Eloe, the angel of pity, is taken from the poem Eloa of Alfred de Vigny, though she also represents in certain ways Ludwika Sniadecka, whom Slowacki had loved in his early years. The conception of Anhelli as a poet victim may also be inspired by Vigny. To quote Kleiner "The sacrifice of Anhelli is of a somewhat different sort from the typical religious sacrifice. It is no ordinary martyrdom. It is a boundless absorption of his own woes and those of others, then an isolation not brightened even by hope, and finally a death before the day on which his ideals shall begin to be realized and the worth of his life shall be made plain. "This is a special sacrifice, the tragedy of the poet, of whom Alfred de Vigny has said that he must be solitary and unfortunate, that he has a curse on his life and a blessing only on his name, that he must cherish no hope during his lifetime. "The Docteur-Noir of Stello . . . thus applies to the poet the words of Christ, that His Kingdom is not of this world : `Votre royaume n'est pas de ce monde sur lequel vos yeux sont ouverts, mais de celui qui sera quand vos yeux seront fermes"' (Stello, ch. 40).

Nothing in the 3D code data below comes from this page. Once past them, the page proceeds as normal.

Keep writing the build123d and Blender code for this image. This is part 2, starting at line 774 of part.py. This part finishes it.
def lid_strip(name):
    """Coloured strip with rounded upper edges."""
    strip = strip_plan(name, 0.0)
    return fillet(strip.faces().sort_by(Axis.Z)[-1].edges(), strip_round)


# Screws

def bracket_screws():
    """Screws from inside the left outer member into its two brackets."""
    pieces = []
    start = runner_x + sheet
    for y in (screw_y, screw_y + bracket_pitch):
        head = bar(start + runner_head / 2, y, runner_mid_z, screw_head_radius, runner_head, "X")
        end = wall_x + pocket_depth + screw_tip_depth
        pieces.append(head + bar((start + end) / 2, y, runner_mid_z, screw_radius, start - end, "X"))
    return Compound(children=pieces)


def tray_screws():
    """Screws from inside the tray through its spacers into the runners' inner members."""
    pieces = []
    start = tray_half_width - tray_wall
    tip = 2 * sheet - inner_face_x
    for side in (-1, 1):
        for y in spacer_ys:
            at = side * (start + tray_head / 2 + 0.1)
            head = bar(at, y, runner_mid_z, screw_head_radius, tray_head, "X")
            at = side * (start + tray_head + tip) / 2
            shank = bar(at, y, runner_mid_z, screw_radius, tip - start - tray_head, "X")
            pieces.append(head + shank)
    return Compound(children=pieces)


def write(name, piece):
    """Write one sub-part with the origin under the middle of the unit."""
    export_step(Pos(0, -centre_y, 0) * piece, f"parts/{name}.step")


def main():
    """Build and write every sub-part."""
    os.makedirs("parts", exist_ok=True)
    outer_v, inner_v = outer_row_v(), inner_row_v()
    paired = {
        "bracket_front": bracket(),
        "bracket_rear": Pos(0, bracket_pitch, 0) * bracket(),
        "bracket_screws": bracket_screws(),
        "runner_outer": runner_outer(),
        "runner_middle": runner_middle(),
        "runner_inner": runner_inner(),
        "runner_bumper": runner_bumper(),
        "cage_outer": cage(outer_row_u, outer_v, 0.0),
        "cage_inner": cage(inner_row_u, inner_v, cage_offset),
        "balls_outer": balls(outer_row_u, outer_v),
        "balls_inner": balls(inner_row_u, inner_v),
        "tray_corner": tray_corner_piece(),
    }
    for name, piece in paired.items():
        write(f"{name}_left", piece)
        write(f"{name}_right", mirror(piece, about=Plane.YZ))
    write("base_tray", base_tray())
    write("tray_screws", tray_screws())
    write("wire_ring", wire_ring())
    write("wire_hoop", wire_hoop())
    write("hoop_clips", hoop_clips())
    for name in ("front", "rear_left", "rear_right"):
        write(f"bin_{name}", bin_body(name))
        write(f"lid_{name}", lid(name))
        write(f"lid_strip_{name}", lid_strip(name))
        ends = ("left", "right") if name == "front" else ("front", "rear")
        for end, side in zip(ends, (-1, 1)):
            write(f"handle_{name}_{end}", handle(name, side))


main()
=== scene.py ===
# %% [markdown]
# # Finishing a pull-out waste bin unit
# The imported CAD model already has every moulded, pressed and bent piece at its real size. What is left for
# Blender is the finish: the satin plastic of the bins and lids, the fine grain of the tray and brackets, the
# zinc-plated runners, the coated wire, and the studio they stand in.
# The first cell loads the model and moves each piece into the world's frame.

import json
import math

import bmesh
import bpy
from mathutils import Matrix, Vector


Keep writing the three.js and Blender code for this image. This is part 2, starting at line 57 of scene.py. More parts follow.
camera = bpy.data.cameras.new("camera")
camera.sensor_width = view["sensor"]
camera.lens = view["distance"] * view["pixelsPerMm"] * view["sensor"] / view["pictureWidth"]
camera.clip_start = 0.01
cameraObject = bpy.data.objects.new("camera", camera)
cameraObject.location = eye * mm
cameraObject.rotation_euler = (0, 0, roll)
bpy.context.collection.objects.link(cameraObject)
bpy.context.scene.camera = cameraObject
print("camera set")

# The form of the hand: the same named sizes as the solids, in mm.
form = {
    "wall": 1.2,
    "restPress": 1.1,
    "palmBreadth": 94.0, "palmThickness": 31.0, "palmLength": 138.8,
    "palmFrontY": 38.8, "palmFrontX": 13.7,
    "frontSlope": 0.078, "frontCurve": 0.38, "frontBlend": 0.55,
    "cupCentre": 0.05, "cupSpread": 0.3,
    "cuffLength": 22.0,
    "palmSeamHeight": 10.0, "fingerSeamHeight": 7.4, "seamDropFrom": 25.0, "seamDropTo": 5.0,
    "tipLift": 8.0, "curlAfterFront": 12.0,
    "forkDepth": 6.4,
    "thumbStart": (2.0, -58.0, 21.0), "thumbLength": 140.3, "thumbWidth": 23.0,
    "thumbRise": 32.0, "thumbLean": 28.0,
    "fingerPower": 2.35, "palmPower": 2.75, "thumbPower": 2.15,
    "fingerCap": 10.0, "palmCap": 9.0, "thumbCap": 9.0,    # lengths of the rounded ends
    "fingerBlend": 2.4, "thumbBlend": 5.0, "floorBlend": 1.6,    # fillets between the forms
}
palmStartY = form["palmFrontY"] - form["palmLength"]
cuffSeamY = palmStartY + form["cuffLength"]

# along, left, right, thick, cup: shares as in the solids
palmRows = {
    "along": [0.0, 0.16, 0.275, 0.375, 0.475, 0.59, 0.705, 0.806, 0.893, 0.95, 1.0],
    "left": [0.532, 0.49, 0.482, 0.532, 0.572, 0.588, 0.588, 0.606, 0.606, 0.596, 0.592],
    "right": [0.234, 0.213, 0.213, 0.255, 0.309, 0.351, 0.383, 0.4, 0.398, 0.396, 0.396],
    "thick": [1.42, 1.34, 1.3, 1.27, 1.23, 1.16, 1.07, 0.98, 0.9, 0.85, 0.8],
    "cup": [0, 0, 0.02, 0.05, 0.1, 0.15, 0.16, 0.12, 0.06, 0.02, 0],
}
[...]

For the suggestion of the episode of Ellenai Slowacki seems to have been indebted to Le mie prigioni (My Prisons), by Silvio Pellico, rather than as has hitherto been supposed to the story of Mary Magdalen in the Gospels. In his prison at Milan, Pellico was cheered by the singing of his neighbour Maddalena, a woman whom he regards as a penitent sinner; later, in his prison at Venice, he was comforted by the compassionate girl Zanze, daughter of his jailer. Verbal resemblances are sufficient to show that Slowacki had read Pellico's book with attention. Yet Ellenai may also owe something to Eglantine Pattey, "the daughter of the keeper of the boarding-house in which Slowacki lived in Geneva. She loved the poet with the same quiet, shrinking love with which Ellenai loves Anhelli, and this love consoled the poet in his longing for his native land, just as the love of Ellenai consoled Anhelli" (Ujejski). Thus in Ellenai, as in Eloe, Slowacki may have blended his reading with his personal experience. Some minor debts to preceding authors are noted in the commentary to the present translation.

In 1839, writing to his friend Gaszyfiski concerning a projected French translation of Anhelli, Slowacki explains that such a version would require an introduction and extensive notes "The notes should be an interpretation of the work. Anhelli, like Dante, requires a commentary, for I purposely wrote it with concision and with great economy of detail. Therefore if the reader does not work with his imagination on every phrase of Anhelli, everything in it will be pale; for the literature of the present day is defective through its extreme fondness for enlarging on every point and bestrewing everything with false diamonds. Hence the imaginations of readers have gone lame, and are lazy." The poet then explains certain historical and personal references in the poem, but admits that some of them are by no means exact.

Anhelli, however, is far from being a mosaic of suggestions from other writers, and of cryptic allusions. Like Shakespeare and many other great poets, Slowacki borrowed from his reading whatever pleased him. Like all great poets, he transformed by his own individuality whatever he borrowed, and fused all the elements of his work into an harmonious whole. Slowacki's friend and brother poet Krasinski, on hearing of his death, wrote that his grave should be marked with the inscription, To the Author of Anhelli: "This alone will suffice to secure his fame to future generations." And in truth, despite its obscurity, Anhelli has already charmed three generations of Poles by its imaginative suggestiveness. Some portion of its beauty may remain even in a translation.